Given problem ▸ Repeat each record below exactly as given.

Provided material ▸
-*-*-

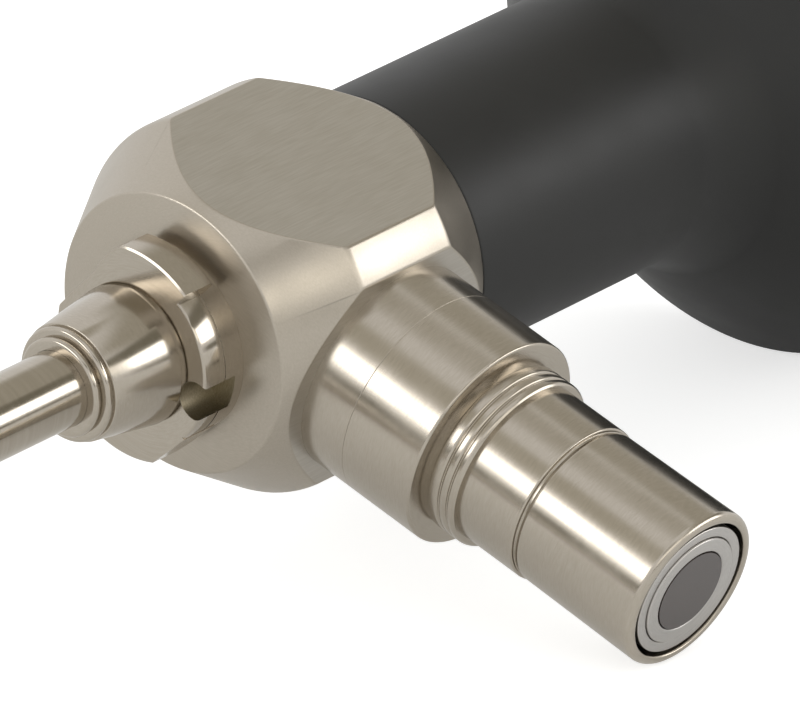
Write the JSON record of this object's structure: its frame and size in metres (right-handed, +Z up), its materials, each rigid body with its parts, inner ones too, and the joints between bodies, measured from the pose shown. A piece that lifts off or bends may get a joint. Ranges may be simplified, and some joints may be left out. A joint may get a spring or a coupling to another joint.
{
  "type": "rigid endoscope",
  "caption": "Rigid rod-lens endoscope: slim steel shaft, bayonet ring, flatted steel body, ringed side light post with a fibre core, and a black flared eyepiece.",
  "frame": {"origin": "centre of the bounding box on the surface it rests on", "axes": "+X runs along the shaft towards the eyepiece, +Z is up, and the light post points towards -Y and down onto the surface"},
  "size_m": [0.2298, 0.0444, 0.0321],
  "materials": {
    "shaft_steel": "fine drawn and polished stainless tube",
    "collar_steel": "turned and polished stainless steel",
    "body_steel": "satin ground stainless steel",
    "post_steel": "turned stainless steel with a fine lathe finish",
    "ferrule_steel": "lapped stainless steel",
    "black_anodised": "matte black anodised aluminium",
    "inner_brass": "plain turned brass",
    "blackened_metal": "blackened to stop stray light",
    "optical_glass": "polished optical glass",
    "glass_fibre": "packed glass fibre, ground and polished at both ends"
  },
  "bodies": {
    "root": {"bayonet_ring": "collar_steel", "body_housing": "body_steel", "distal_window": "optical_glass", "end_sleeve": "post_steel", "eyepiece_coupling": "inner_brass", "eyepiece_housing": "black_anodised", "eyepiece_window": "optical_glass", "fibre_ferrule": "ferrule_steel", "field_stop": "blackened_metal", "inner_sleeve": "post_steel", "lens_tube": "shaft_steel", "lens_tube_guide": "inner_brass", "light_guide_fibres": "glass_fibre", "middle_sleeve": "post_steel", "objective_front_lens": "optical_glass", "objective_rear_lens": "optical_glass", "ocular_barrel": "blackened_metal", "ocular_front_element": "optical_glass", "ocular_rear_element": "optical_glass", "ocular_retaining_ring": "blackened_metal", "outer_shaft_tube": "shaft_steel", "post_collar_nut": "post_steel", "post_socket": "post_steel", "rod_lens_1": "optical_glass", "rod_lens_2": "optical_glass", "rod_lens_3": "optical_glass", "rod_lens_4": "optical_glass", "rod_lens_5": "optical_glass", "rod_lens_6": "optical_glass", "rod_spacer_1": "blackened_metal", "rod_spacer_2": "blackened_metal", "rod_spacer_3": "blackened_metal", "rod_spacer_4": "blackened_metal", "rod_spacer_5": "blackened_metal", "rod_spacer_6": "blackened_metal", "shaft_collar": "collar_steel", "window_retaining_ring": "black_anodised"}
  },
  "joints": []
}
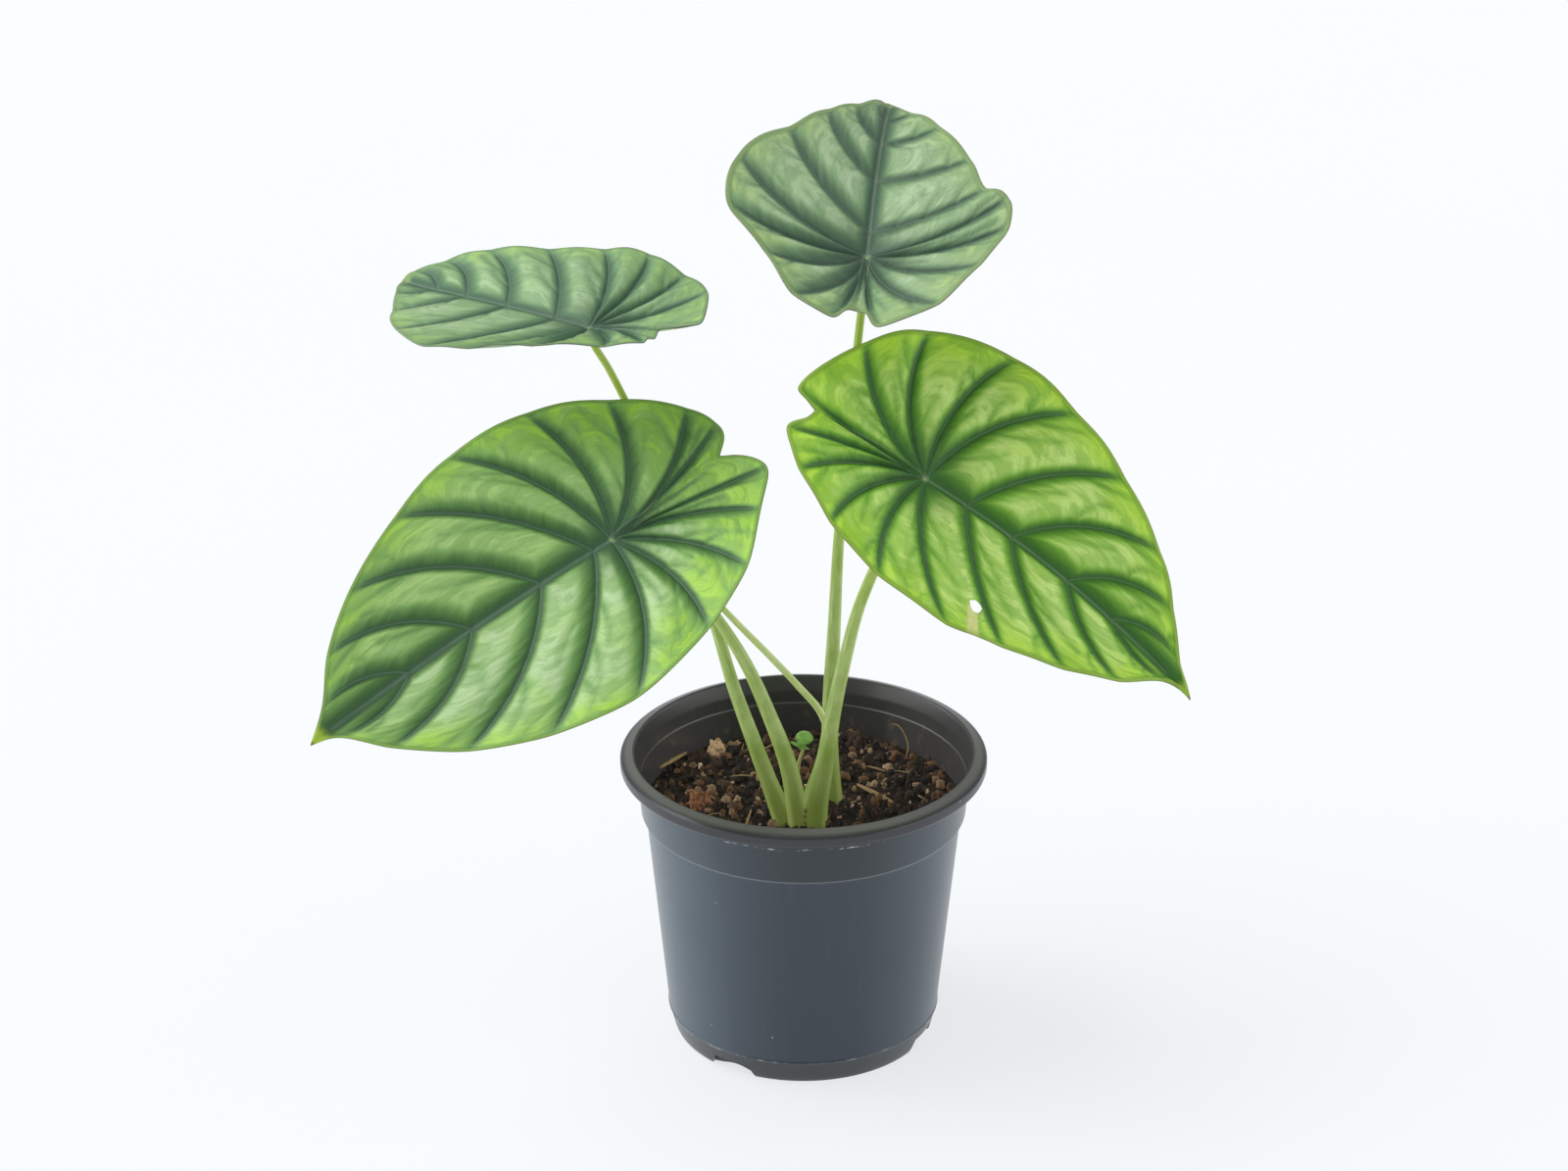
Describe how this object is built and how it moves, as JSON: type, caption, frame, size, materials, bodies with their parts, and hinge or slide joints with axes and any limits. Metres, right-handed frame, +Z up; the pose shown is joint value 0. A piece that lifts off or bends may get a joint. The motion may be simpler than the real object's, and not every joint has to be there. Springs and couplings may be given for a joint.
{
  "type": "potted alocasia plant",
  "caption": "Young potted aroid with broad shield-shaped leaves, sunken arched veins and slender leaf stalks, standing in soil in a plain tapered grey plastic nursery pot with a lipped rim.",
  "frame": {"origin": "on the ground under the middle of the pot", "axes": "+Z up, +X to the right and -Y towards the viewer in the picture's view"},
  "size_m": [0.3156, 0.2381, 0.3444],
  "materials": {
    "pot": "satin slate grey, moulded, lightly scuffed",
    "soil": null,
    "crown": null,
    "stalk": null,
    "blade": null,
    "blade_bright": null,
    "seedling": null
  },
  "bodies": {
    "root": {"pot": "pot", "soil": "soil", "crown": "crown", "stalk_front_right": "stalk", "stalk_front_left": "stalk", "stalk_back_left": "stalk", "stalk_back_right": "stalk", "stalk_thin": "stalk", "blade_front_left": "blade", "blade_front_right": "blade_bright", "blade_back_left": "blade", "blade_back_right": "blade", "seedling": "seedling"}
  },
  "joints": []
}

-*-*-

Solution for this exercise ▸
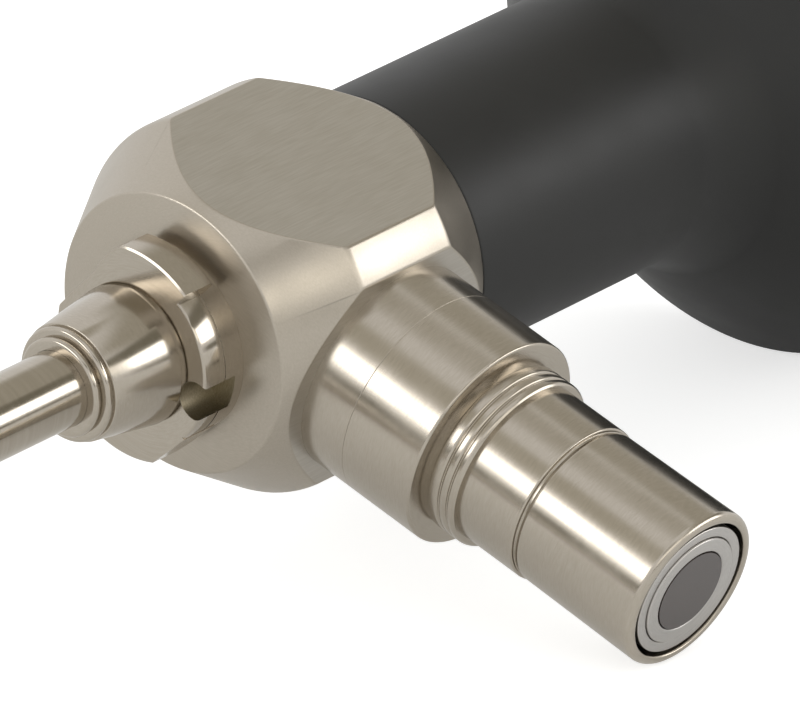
Write the JSON record of this object's structure: its frame and size in metres (right-handed, +Z up), its materials, each rigid body with its parts, inner ones too, and the joints between bodies, measured from the pose shown. A piece that lifts off or bends may get a joint. Ranges may be simplified, and some joints may be left out. A joint may get a spring or a coupling to another joint.
{
  "type": "rigid endoscope",
  "caption": "Rigid rod-lens endoscope: slim steel shaft, bayonet ring, flatted steel body, ringed side light post with a fibre core, and a black flared eyepiece.",
  "frame": {"origin": "centre of the bounding box on the surface it rests on", "axes": "+X runs along the shaft towards the eyepiece, +Z is up, and the light post points towards -Y and down onto the surface"},
  "size_m": [0.2298, 0.0444, 0.0321],
  "materials": {
    "shaft_steel": "fine drawn and polished stainless tube",
    "collar_steel": "turned and polished stainless steel",
    "body_steel": "satin ground stainless steel",
    "post_steel": "turned stainless steel with a fine lathe finish",
    "ferrule_steel": "lapped stainless steel",
    "black_anodised": "matte black anodised aluminium",
    "inner_brass": "plain turned brass",
    "blackened_metal": "blackened to stop stray light",
    "optical_glass": "polished optical glass",
    "glass_fibre": "packed glass fibre, ground and polished at both ends"
  },
  "bodies": {
    "root": {"bayonet_ring": "collar_steel", "body_housing": "body_steel", "distal_window": "optical_glass", "end_sleeve": "post_steel", "eyepiece_coupling": "inner_brass", "eyepiece_housing": "black_anodised", "eyepiece_window": "optical_glass", "fibre_ferrule": "ferrule_steel", "field_stop": "blackened_metal", "inner_sleeve": "post_steel", "lens_tube": "shaft_steel", "lens_tube_guide": "inner_brass", "light_guide_fibres": "glass_fibre", "middle_sleeve": "post_steel", "objective_front_lens": "optical_glass", "objective_rear_lens": "optical_glass", "ocular_barrel": "blackened_metal", "ocular_front_element": "optical_glass", "ocular_rear_element": "optical_glass", "ocular_retaining_ring": "blackened_metal", "outer_shaft_tube": "shaft_steel", "post_collar_nut": "post_steel", "post_socket": "post_steel", "rod_lens_1": "optical_glass", "rod_lens_2": "optical_glass", "rod_lens_3": "optical_glass", "rod_lens_4": "optical_glass", "rod_lens_5": "optical_glass", "rod_lens_6": "optical_glass", "rod_spacer_1": "blackened_metal", "rod_spacer_2": "blackened_metal", "rod_spacer_3": "blackened_metal", "rod_spacer_4": "blackened_metal", "rod_spacer_5": "blackened_metal", "rod_spacer_6": "blackened_metal", "shaft_collar": "collar_steel", "window_retaining_ring": "black_anodised"}
  },
  "joints": []
}
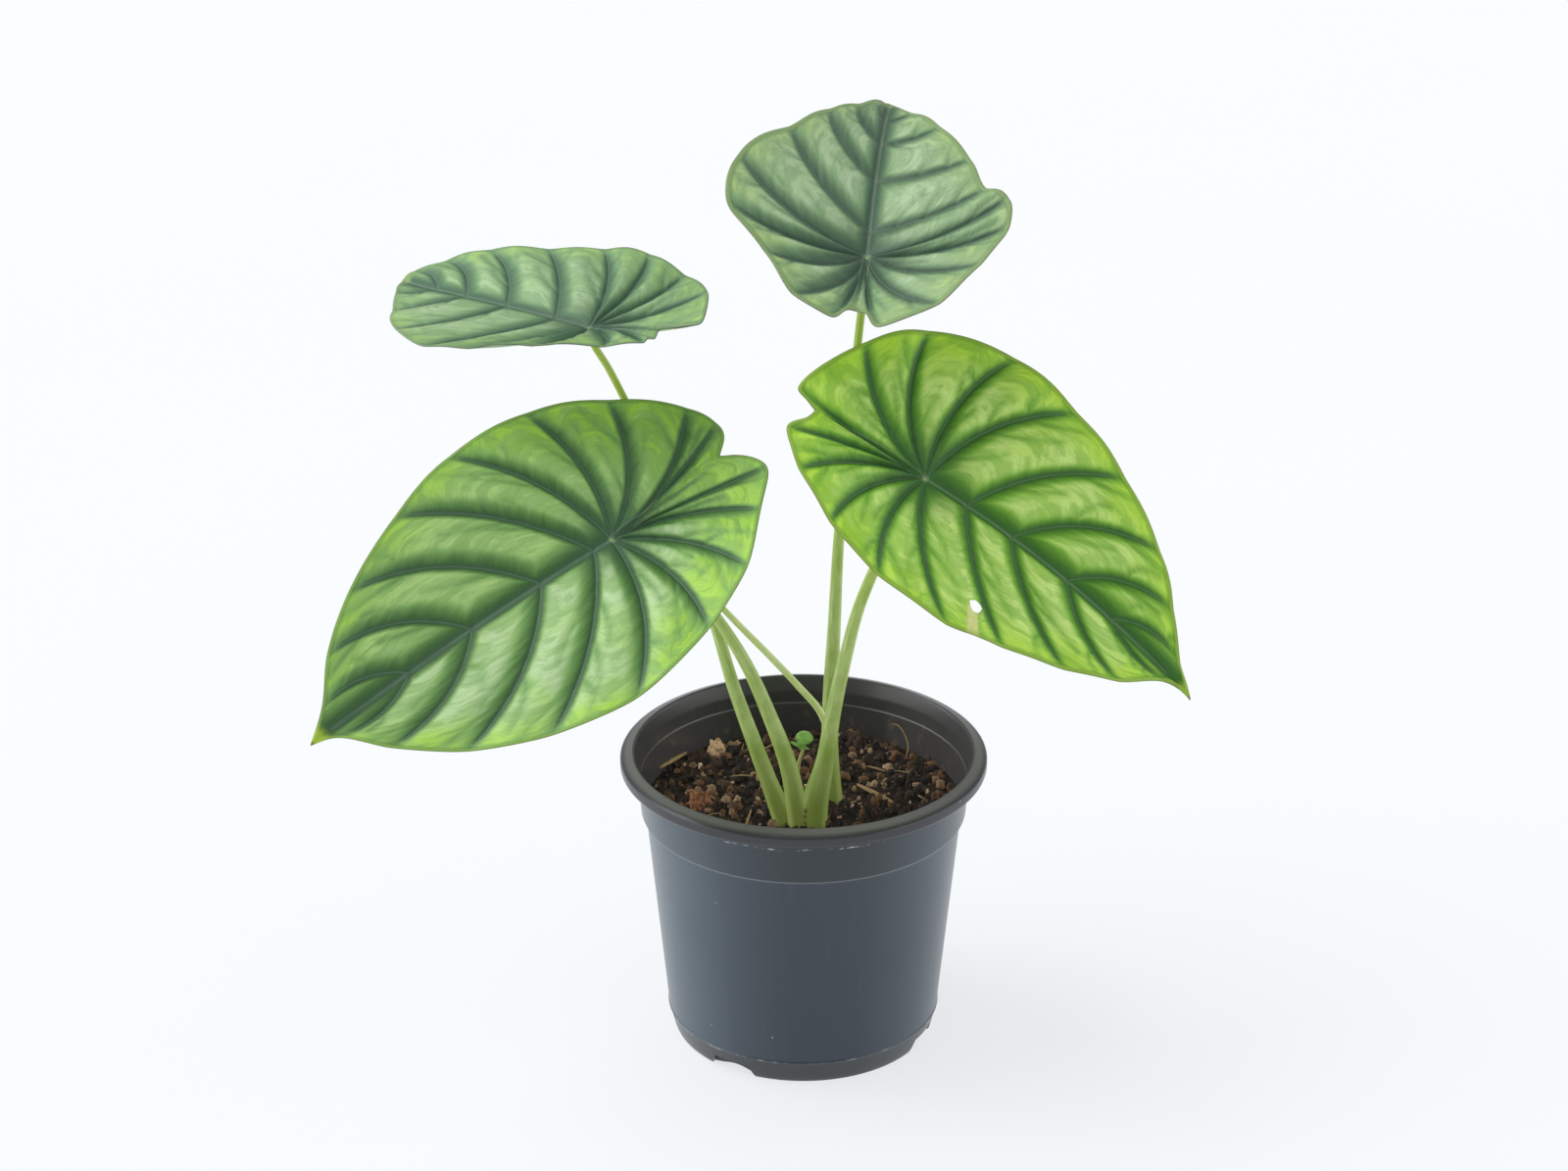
Describe how this object is built and how it moves, as JSON: type, caption, frame, size, materials, bodies with their parts, and hinge or slide joints with axes and any limits. Metres, right-handed frame, +Z up; the pose shown is joint value 0. A piece that lifts off or bends may get a joint. The motion may be simpler than the real object's, and not every joint has to be there. Springs and couplings may be given for a joint.
{
  "type": "potted alocasia plant",
  "caption": "Young potted aroid with broad shield-shaped leaves, sunken arched veins and slender leaf stalks, standing in soil in a plain tapered grey plastic nursery pot with a lipped rim.",
  "frame": {"origin": "on the ground under the middle of the pot", "axes": "+Z up, +X to the right and -Y towards the viewer in the picture's view"},
  "size_m": [0.3156, 0.2381, 0.3444],
  "materials": {
    "pot": "satin slate grey, moulded, lightly scuffed",
    "soil": null,
    "crown": null,
    "stalk": null,
    "blade": null,
    "blade_bright": null,
    "seedling": null
  },
  "bodies": {
    "root": {"pot": "pot", "soil": "soil", "crown": "crown", "stalk_front_right": "stalk", "stalk_front_left": "stalk", "stalk_back_left": "stalk", "stalk_back_right": "stalk", "stalk_thin": "stalk", "blade_front_left": "blade", "blade_front_right": "blade_bright", "blade_back_left": "blade", "blade_back_right": "blade", "seedling": "seedling"}
  },
  "joints": []
}